Ce rejet de la politique française au Mali n’est point nouveau. Il est constitutif de la République du Mali, ancienne colonie française. Le pendant social de ce rejet est l’anti-francisme qui peut avoir des volets économiques. Cet anti-francisme peut être massif à certaines périodes de l’histoire et n’être qu’un phénomène résiduel à d’autres ; mais il n’est jamais absent des consciences des Maliens.

Les défenseurs des deux premiers régimes politiques du Mali ont toujours attribué leur chute à l’instrumentalisation par la France à son profit de conflits sociopolitiques nationaux. Autant l’USRDA a accusé la France d’être à l’origine de sa perte autant l’UDPM qui a remplacé l’USRDA, après un long hiatus d’une junte militaire dont le leadeur finit par fonder l’UDPM, accuse la France d’être derrière les évènements qui ont conduit à la révolution du 26 mars 1991.

S’orienter dans le champ politique malien présuppose que l’on repère au préalable les structures de ce champ. En l’état actuel, il se compose d’un État en période de transition aux mains de l’armée en partage avec un attelage de diverses forces sociopolitiques, de divers groupes armés hostiles ou favorables à l’Etat malien.

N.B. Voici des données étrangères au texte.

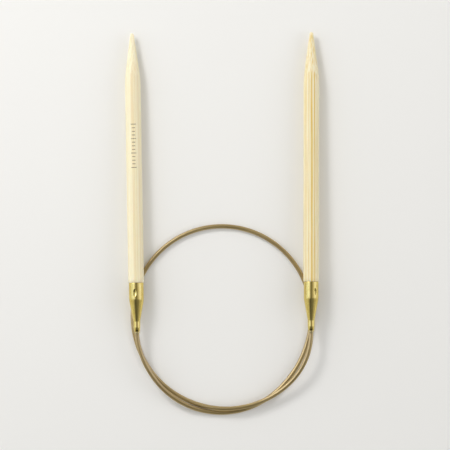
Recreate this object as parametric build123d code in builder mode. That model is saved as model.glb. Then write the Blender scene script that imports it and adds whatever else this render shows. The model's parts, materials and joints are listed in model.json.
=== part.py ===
"""Circular knitting needle, 6.5 mm by 60 cm: bamboo tips in brass ferrules, joined by one flexible cord.

The needle lies on a table, the plane z = 0. The origin is on the table, at the centre of the space it fills.
+Y points along the needles to their points, +X from the left needle to the right one, and +Z up. Millimetres.

The cord is one piece that bends anywhere. Its two free tails are cut into short links on upright knuckles, so
that they can bend; the coil between the tails is one solid. Each ferrule turns freely on its cord.
"""

import os
from math import cos, pi, radians, sin, sqrt, tan

from build123d import *

# Bamboo tip
shaft_radius = 3.25
tip_length = 124.3  # ferrule mouth to the very point
point_nose_radius = 0.8
point_taper = 7.6  # degrees between the taper and the axis
shoulder_radius = 45.0  # rounding where the taper runs into the shaft
shaft_chamfer = 0.1
tenon_start = 13.6
tenon_chamfer = 0.4

# Brass ferrule, measured from its mouth along the needle
ferrule_radius = 3.08
ferrule_wall = 0.4
mouth_radius = 1.2
mouth_taper_length = 1.7
neck_radius = 1.43
neck_end = 4.4
cone_end = 13.15
ferrule_length = 20.4
rim_chamfer = 0.12
punch_radius = 0.9  # round nose of the crimping punch, across its ridge
punch_depth = 0.35
punch_mark_length = 3.1
left_punch = (16.2, 10.0)  # distance from the mouth, degrees round from the top, outwards
right_punch = (16.1, 32.0)

# Collar bush between the ferrule and the cord
collar_radius = 1.0
flange_radius = 1.2
flange_thickness = 0.5
flange_chamfer = 0.1
collar_tail = 0.6
collar_reach = 2.9  # into the ferrule's neck

# Crimped stop inside the ferrule's cone
stop_radius = 1.3
stop_start = 6.2
stop_length = 2.5
stop_chamfer = 0.3
stop_waist = 0.12  # depth of the crimp around its middle

# Running clearances
turning_gap = 0.03
axial_gap = 0.05
glue_gap = 0.02

# Cord in plan: arcs that run into each other, from the left collar to the right one, (radius, degrees turned)
cord_radius = 0.9
cord_start = (-35.385, -46.12)
cord_start_heading = -89.0
cord_arcs = [
    (12.0, 8.0),
    (38.7, 31.0),
    (34.3, 88.0),
    (42.7, 48.0),
    (37.2, 180.0),
    (38.7, 137.0),
    (28.9, 46.9),
]
arc_lengths = [radius * radians(turn) for radius, turn in cord_arcs]
cord_length = sum(arc_lengths)

# Cord in height: it lies on the table, steps over the strand it crosses, then rises to the ferrule
needle_tilt = 1.55  # degrees; each needle rests on its point's shoulder, its other end raised by the cord
crossing_lift = 1.95
rise_length = 39.0
left_step = (33.0, 49.0)  # from the left collar: the cord comes down off the other strand between these
right_step = (49.0, 69.0)  # the same, from the right collar

# The cord's tails are cut into links, so that they can bend; upright knuckles join the links
link_length = 8.0
left_links = 6
right_links = 7
tongue_radius = 0.88
knuckle_gap = 0.03
tongue_overrun = 0.3  # extra cord that is trimmed back to the tongue's round end
path_spacing = 4.0  # between the points that the cord's centre line passes through

# Where the point's taper meets its nose, and would meet the shaft: (radius, distance from the mouth)
taper = radians(point_taper)
nose_edge = (point_nose_radius * cos(taper), tip_length - point_nose_radius * (1.0 - sin(taper)))
point_corner = (shaft_radius, nose_edge[1] - (shaft_radius - nose_edge[0]) / tan(taper))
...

En effet, toute l’ancienne classe politique, opposition comme majorité au président IBK, est présente dans les institutions de la République notamment au gouvernement et dans l’organe législatif de la transition. Ces hommes en armes agissent dans un environnement international qui leur impose les habits de la démocratie, les symboles de la démocratie. Cette démocratie apparente se traduit par le maintien des libertés publiques, au premier rang desquelles la liberté d’expression, la liberté d’association et la liberté d’entreprendre.